### Information shown
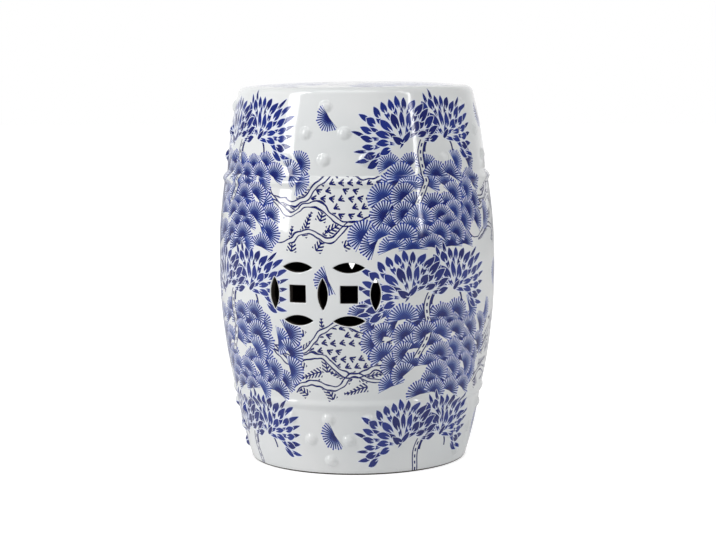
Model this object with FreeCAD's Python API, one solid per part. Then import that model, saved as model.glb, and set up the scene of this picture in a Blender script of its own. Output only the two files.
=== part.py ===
import FreeCAD, Part
import math
import os

# Glazed ceramic garden stool in the drum form.
# Millimetres, +Z up. The origin is the centre of the ring that the stool stands on.
# The front faces -Y. A turn is an angle from the front towards +X, in degrees.
# The clay members are made apart and luted together before the one firing.

# Overall form
total_height = 457.0
wall = 8.0

# Seat: a flat centre, a shallow crown and a rounded shoulder
seat_thickness = 9.0
seat_flat_radius = 58.0
crown_slope = 3.3
shoulder_depth = 17.0
shoulder_round = 10.5
shoulder_bands = 3

# Upper course: the drum's upper boss band, from the upper joint to the seat
upper_joint_height = 345.0
upper_course_base_radius = 157.2
upper_course_top_radius = 143.6
upper_course_bulge = 2.6
upper_course_bands = 2

# Middle course: the belly
belly_height = 231.0
belly_radius = 168.5
middle_course_top_radius = 159.6
middle_course_base_radius = 151.4
middle_course_bands = 5

# Lower course: the drum's lower boss band, from the foot to the lower joint
lower_joint_height = 86.0
lower_course_top_radius = 150.8
lower_course_base_radius = 133.4
lower_course_bulge = 1.6
lower_course_bands = 2

# Foot ring: thicker than the wall, with bevelled edges to its tread
foot_height = 7.0
foot_thickness = 15.0
foot_draft = 1.8
foot_bevel = 1.8

# Mouldings: raised cords that cover the two joints
upper_moulding_half_height = 8.5
upper_moulding_projection = 3.0
lower_moulding_half_height = 7.5
lower_moulding_projection = 2.2
moulding_bands = 4

# Bosses: low domes laid in triangles, like the nails of a drum
boss_groups = 5
boss_diameter = 14.5
boss_rise = 3.4
boss_sides = 10
boss_tiers = (0.0, 0.6, 0.95)
boss_rows = 3
upper_boss_pitch_turn = 17.4
upper_boss_margin_above = 9.5
upper_boss_margin_below = 25.5
lower_boss_pitch_turn = 18.2
lower_boss_margin_above = 17.0
lower_boss_margin_below = 11.0

# Pierced coins: a square between four pointed ovals
coin_reach = 30.7
coin_square = 20.5
oval_length = 37.5
oval_width = 12.0
front_coins_height = 217.5
rear_coins_height = 228.5
rear_coins_turn = 175.2

# How far a cutting body reaches past the clay, and the turn at which the belly is pierced
overshoot = 12.0
working_turn = 33.0

seat_joint_height = total_height - shoulder_depth


def point(radius, height):
    """A point of a section, which lies in the XZ plane."""
    return FreeCAD.Vector(radius, 0, height)


def turned(corners):
    """The solid that a closed section with these corners sweeps about the stool's axis."""
    outline = Part.makePolygon(corners + corners[:1])
    return Part.Face(outline).revolve(FreeCAD.Vector(0, 0, 0), FreeCAD.Vector(0, 0, 1), 360)


def bulged_arc(start, end, bulge):
    """The arc between two points whose middle stands out by the bulge."""
    chord = end.sub(start)
    outward = FreeCAD.Vector(chord.z, 0, -chord.x)
    outward.normalize()
    middle = start.add(end).multiply(0.5).add(outward.multiply(bulge))
    return Part.Arc(start, middle, end)


def banded(arc, bands):
    """Evenly spaced points of an arc, which is made as this many conical bands."""
    step = (arc.LastParameter - arc.FirstParameter) / bands
    return [arc.value(arc.FirstParameter + index * step) for index in range(bands + 1)]


# The outer line of each course, from its lower edge to its upper one
upper_outline = banded(
    bulged_arc(
        point(upper_course_base_radius, upper_joint_height),
        point(upper_course_top_radius, seat_joint_height),
        upper_course_bulge,
    ),
    upper_course_bands,
)
middle_outline = banded(
    Part.Arc(
        point(middle_course_base_radius, lower_joint_height),
        point(belly_radius, belly_height),
        point(middle_course_top_radius, upper_joint_height),
    ),
    middle_course_bands,
)
lower_outline = banded(
    bulged_arc(
        point(lower_course_base_radius, foot_height),
        point(lower_course_top_radius, lower_joint_height),
        lower_course_bulge,
    ),
    lower_course_bands,
)


def band_at(outline, height):
    """The band of a wall at a height, as its lower and its upper point."""
    for lower, upper in zip(outline, outline[1:]):
        if height <= upper.z:
            break
    return lower, upper


def radius_at(outline, height):
    """How far a wall's outer line stands from the axis at a height."""
    lower, upper = band_at(outline, height)
    share = (height - lower.z) / (upper.z - lower.z)
    return lower.x + share * (upper.x - lower.x)


def lean_at(outline, height):
    """How far the wall faces up at a height, as an angle in radians."""
    lower, upper = band_at(outline, height)
    return math.atan2(lower.x - upper.x, upper.z - lower.z)


def moved_in(vector, distance):
    return FreeCAD.Vector(vector.x - distance, 0, vector.z)


def course(outline):
    """One ring of wall, of even thickness, with two flat joints."""
    inner_line = [moved_in(vector, wall) for vector in outline]
    return turned(outline + inner_line[::-1])


def square_outline(size):
    half = size / 2
    corners = [(-half, -half), (half, -half), (half, half), (-half, half), (-half, -half)]
    return Part.makePolygon([FreeCAD.Vector(across, up, 0) for across, up in corners])


def pointed_oval_outline(upright):
    """Two equal arcs that meet in two points, upright or lying."""
    if upright:
        tip = FreeCAD.Vector(0, oval_length / 2, 0)
        side = FreeCAD.Vector(oval_width / 2, 0, 0)
    else:
        tip = FreeCAD.Vector(oval_length / 2, 0, 0)
        side = FreeCAD.Vector(0, oval_width / 2, 0)
    first = Part.Arc(tip.negative(), side, tip)
    second = Part.Arc(tip, side.negative(), tip.negative())
    return Part.Wire([first.toShape(), second.toShape()])


def coin_openings(depth):
    """The piercings of one coin along +Z, each with where it stands: across, then up."""
    drilling = FreeCAD.Vector(0, 0, depth)
    upright = Part.Face(pointed_oval_outline(True)).extrude(drilling)
    lying = Part.Face(pointed_oval_outline(False)).extrude(drilling)
    return [
        (0.0, 0.0, Part.Face(square_outline(coin_square)).extrude(drilling)),
        (-coin_reach, 0.0, upright),
        (coin_reach, 0.0, upright),
        (0.0, -coin_reach, lying),
        (0.0, coin_reach, lying),
    ]


def double_coin_openings(depth):
    """Two coins side by side, which share the upright oval between them."""
    openings = []
    for across, up, body in coin_openings(depth):
        openings.append((across - coin_reach, up, body))
        shared = across < 0
        if not shared:
            openings.append((across + coin_reach, up, body))
    return openings


def wall_cutters(height, turn):
    """What one double coin takes out of the wall, each piercing square to it at its own turn."""
    cutters = []
    for across, up, body in double_coin_openings(wall + 2 * overshoot):
        cutter = body.copy()
        cutter.rotate(FreeCAD.Vector(0, 0, 0), FreeCAD.Vector(1, 0, 0), 90)
        cutter.translate(FreeCAD.Vector(0, -belly_radius + wall + overshoot, height + up))
        own_turn = turn + math.degrees(across / belly_radius)
        cutter.rotate(FreeCAD.Vector(0, 0, 0), FreeCAD.Vector(0, 0, 1), own_turn)
        cutters.append(cutter)
    return cutters


def make_seat_top():
    """The seat slab with its shoulder and the single coin that is a hand hold.

    The shoulder's round starts square to the crown and ends in line with the wall.
    """
    crown_turn = math.radians(crown_slope)
    lean = lean_at(upper_outline, seat_joint_height)
    shoulder_across = shoulder_round * (math.cos(lean) - math.sin(crown_turn))
    shoulder_down = shoulder_round * (math.cos(crown_turn) - math.sin(lean))
    crown_fall = math.tan(crown_turn)
    wall_fall = math.tan(lean)
    level_edge = upper_course_top_radius - shoulder_across - wall_fall * (shoulder_depth - shoulder_down)
    crown_radius = (level_edge - wall_fall * crown_fall * seat_flat_radius) / (1 - wall_fall * crown_fall)
    crown_edge = point(crown_radius, total_height - crown_fall * (crown_radius - seat_flat_radius))
    shoulder_edge = point(crown_edge.x + shoulder_across, crown_edge.z - shoulder_down)
    centre_x = crown_edge.x - shoulder_round * math.sin(crown_turn)
    centre_z = crown_edge.z - shoulder_round * math.cos(crown_turn)
    middle_turn = (crown_turn + math.pi / 2 - lean) / 2
    shoulder_middle = point(
        centre_x + shoulder_round * math.sin(middle_turn),
        centre_z + shoulder_round * math.cos(middle_turn),
    )
    joint_edge = point(upper_course_top_radius, seat_joint_height)
    corners = [point(0, total_height), point(seat_flat_radius, total_height)]
    corners += banded(Part.Arc(crown_edge, shoulder_middle, shoulder_edge), shoulder_bands)
    corners += [
        joint_edge,
        moved_in(joint_edge, wall),
        point(crown_edge.x, crown_edge.z - seat_thickness),
        point(seat_flat_radius, total_height - seat_thickness),
        point(0, total_height - seat_thickness),
    ]
    seat = turned(corners)
    cutters = []
    for across, up, body in coin_openings(seat_thickness + 2 * overshoot):
        cutter = body.copy()
        cutter.translate(FreeCAD.Vector(across, up, total_height - seat_thickness - overshoot))
        cutters.append(cutter)
    return seat.cut(cutters)


def make_middle_course():
    """The belly wall, pierced by the front and the rear double coin.

    It is pierced in a turned position and turned back, because a cut can be lost
    where an upright oval meets the wall right on one of the frame's planes.
    """
    cutters = wall_cutters(front_coins_height, working_turn)
    cutters += wall_cutters(rear_coins_height, working_turn + rear_coins_turn)
    pierced = course(middle_outline).cut(cutters)
    pierced.rotate(FreeCAD.Vector(0, 0, 0), FreeCAD.Vector(0, 0, 1), -working_turn)
    return pierced


def make_foot_ring():
    """The ring that the stool stands on, with its tread's two edges bevelled."""
    outer = lower_course_base_radius
    inner = outer - foot_thickness
    draft = foot_draft * foot_bevel / foot_height
    corners = [
        point(outer, foot_height),
        point(inner, foot_height),
        point(inner, foot_bevel),
        point(inner + foot_bevel, 0),
        point(outer - foot_draft - foot_bevel, 0),
        point(outer - foot_draft + draft, foot_bevel),
    ]
    return turned(corners)


def make_moulding(joint_height, half_height, projection, outline_above, outline_below):
    """A raised cord round a joint, whose inner side lies on both courses."""
    above = joint_height + half_height
    below = joint_height - half_height
    upper_edge = point(radius_at(outline_above, above), above)
    lower_edge = point(radius_at(outline_below, below), below)
    wall_radius = max(outline_above[0].x, outline_below[-1].x)
    crest = point(wall_radius + projection, joint_height)
    seating = [corner for corner in outline_below + outline_above if below < corner.z < above]
    cord = banded(Part.Arc(lower_edge, crest, upper_edge), moulding_bands)
    return turned(seating + cord[::-1])


def boss_corners(ball_radius, height):
    """The corners round the dome's ball at a height above its base, the first one repeated."""
    drop = boss_rise - ball_radius - height
    radius = math.sqrt(ball_radius ** 2 - drop ** 2)
    corners = []
    for index in range(boss_sides):
        turn = 2 * math.pi * index / boss_sides
        corners.append(FreeCAD.Vector(radius * math.cos(turn), radius * math.sin(turn), height))
    return corners + corners[:1]


def make_boss(outline, height):
    """One low dome at the front, in tiers of flats, square to the wall that it is luted to."""
    ball_radius = ((boss_diameter / 2) ** 2 + boss_rise ** 2) / (2 * boss_rise)
    rings = [boss_corners(ball_radius, share * boss_rise) for share in boss_tiers]
    flats = [Part.Face(Part.makePolygon(rings[0])), Part.Face(Part.makePolygon(rings[-1]))]
    for lower, upper in zip(rings, rings[1:]):
        for side in range(boss_sides):
            flat = [lower[side], lower[side + 1], upper[side + 1], upper[side], lower[side]]
            flats.append(Part.Face(Part.makePolygon(flat)))
    boss = Part.Solid(Part.Shell(flats))
    lean = lean_at(outline, height)
    boss.rotate(FreeCAD.Vector(0, 0, 0), FreeCAD.Vector(1, 0, 0), 90 - math.degrees(lean))
    boss.translate(FreeCAD.Vector(0, -radius_at(outline, height), height))
    return boss


def boss_row_heights(outline, margin_above, margin_below):
    """The heights of a course's rows of bosses, evenly spaced from the top one down."""
    top = outline[-1].z - margin_above
    bottom = outline[0].z + margin_below
    return [top + (bottom - top) * row / (boss_rows - 1) for row in range(boss_rows)]


def make_boss_row(outline, height, per_group, pitch_turn):
    """The bosses of one row, spread evenly within each group round the stool."""
    boss = make_boss(outline, height)
    row = []
    for group in range(boss_groups):
        group_turn = group * 360.0 / boss_groups
        for index in range(per_group):
            turn = group_turn + (index - (per_group - 1) / 2) * pitch_turn
            copy = boss.copy()
            copy.rotate(FreeCAD.Vector(0, 0, 0), FreeCAD.Vector(0, 0, 1), turn)
            row.append(copy)
    return Part.makeCompound(row)


def build():
    """Every member, by the name of its node."""
    nodes = {
        "seat_top": make_seat_top(),
        "upper_course": course(upper_outline),
        "middle_course": make_middle_course(),
        "lower_course": course(lower_outline),
        "foot_ring": make_foot_ring(),
        "upper_moulding": make_moulding(
            upper_joint_height,
            upper_moulding_half_height,
            upper_moulding_projection,
            upper_outline,
            middle_outline,
        ),
        "lower_moulding": make_moulding(
            lower_joint_height,
            lower_moulding_half_height,
            lower_moulding_projection,
            middle_outline,
            lower_outline,
        ),
    }
    upper_heights = boss_row_heights(upper_outline, upper_boss_margin_above, upper_boss_margin_below)
    lower_heights = boss_row_heights(lower_outline, lower_boss_margin_above, lower_boss_margin_below)
    for row in range(boss_rows):
        nodes[f"upper_bosses_row_{row + 1}"] = make_boss_row(
            upper_outline, upper_heights[row], row + 1, upper_boss_pitch_turn
        )
        nodes[f"lower_bosses_row_{row + 1}"] = make_boss_row(
            lower_outline, lower_heights[row], boss_rows - row, lower_boss_pitch_turn
        )
    return nodes


os.makedirs("parts", exist_ok=True)
for node_name, shape in build().items():
    shape.exportStep(f"parts/{node_name}.step")
    print(node_name, len(shape.Solids), shape.isValid(), round(shape.Volume))
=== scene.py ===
import math

import bmesh
import bpy
from mathutils import Matrix, Vector


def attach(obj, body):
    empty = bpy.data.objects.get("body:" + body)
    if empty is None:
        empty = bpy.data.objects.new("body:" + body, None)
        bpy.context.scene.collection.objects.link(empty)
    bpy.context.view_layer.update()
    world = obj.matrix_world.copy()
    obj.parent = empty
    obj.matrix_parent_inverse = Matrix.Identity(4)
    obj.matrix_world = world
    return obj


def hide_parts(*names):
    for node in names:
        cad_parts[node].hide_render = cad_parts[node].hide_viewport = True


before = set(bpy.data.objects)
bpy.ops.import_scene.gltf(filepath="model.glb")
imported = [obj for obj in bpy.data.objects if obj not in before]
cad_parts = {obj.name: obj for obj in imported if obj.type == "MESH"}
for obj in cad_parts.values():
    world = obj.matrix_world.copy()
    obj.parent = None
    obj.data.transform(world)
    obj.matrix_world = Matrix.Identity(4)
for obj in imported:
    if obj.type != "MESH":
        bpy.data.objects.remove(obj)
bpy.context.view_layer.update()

# Foot ring. The thick ring of stoneware that the stool stands on, thrown with the wall.
# Its tread is wiped clean of glaze before the firing, so that it doesn't stick to the kiln
# shelf, and it stays bare; its dark colour is painted shade, the dark line at the stool's foot.

FOOT_HEIGHT = 0.007
FOOT_RADIUS = 0.1334
FOOT_INNER_RADIUS = 0.1184
FOOT_DRAFT = 0.0018
FOOT_ROUND = 0.002
WHEEL_STEPS = 288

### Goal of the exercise
Nothing beyond the required lines should be retyped: start with the line that contains "for node_name, shape" and finish with the line that contains "bpy.data.objects.remove(obj)".

### Full response
for node_name, shape in build().items():
    shape.exportStep(f"parts/{node_name}.step")
    print(node_name, len(shape.Solids), shape.isValid(), round(shape.Volume))
=== scene.py ===
import math

import bmesh
import bpy
from mathutils import Matrix, Vector


def attach(obj, body):
    empty = bpy.data.objects.get("body:" + body)
    if empty is None:
        empty = bpy.data.objects.new("body:" + body, None)
        bpy.context.scene.collection.objects.link(empty)
    bpy.context.view_layer.update()
    world = obj.matrix_world.copy()
    obj.parent = empty
    obj.matrix_parent_inverse = Matrix.Identity(4)
    obj.matrix_world = world
    return obj


def hide_parts(*names):
    for node in names:
        cad_parts[node].hide_render = cad_parts[node].hide_viewport = True


before = set(bpy.data.objects)
bpy.ops.import_scene.gltf(filepath="model.glb")
imported = [obj for obj in bpy.data.objects if obj not in before]
cad_parts = {obj.name: obj for obj in imported if obj.type == "MESH"}
for obj in cad_parts.values():
    world = obj.matrix_world.copy()
    obj.parent = None
    obj.data.transform(world)
    obj.matrix_world = Matrix.Identity(4)
for obj in imported:
    if obj.type != "MESH":
        bpy.data.objects.remove(obj)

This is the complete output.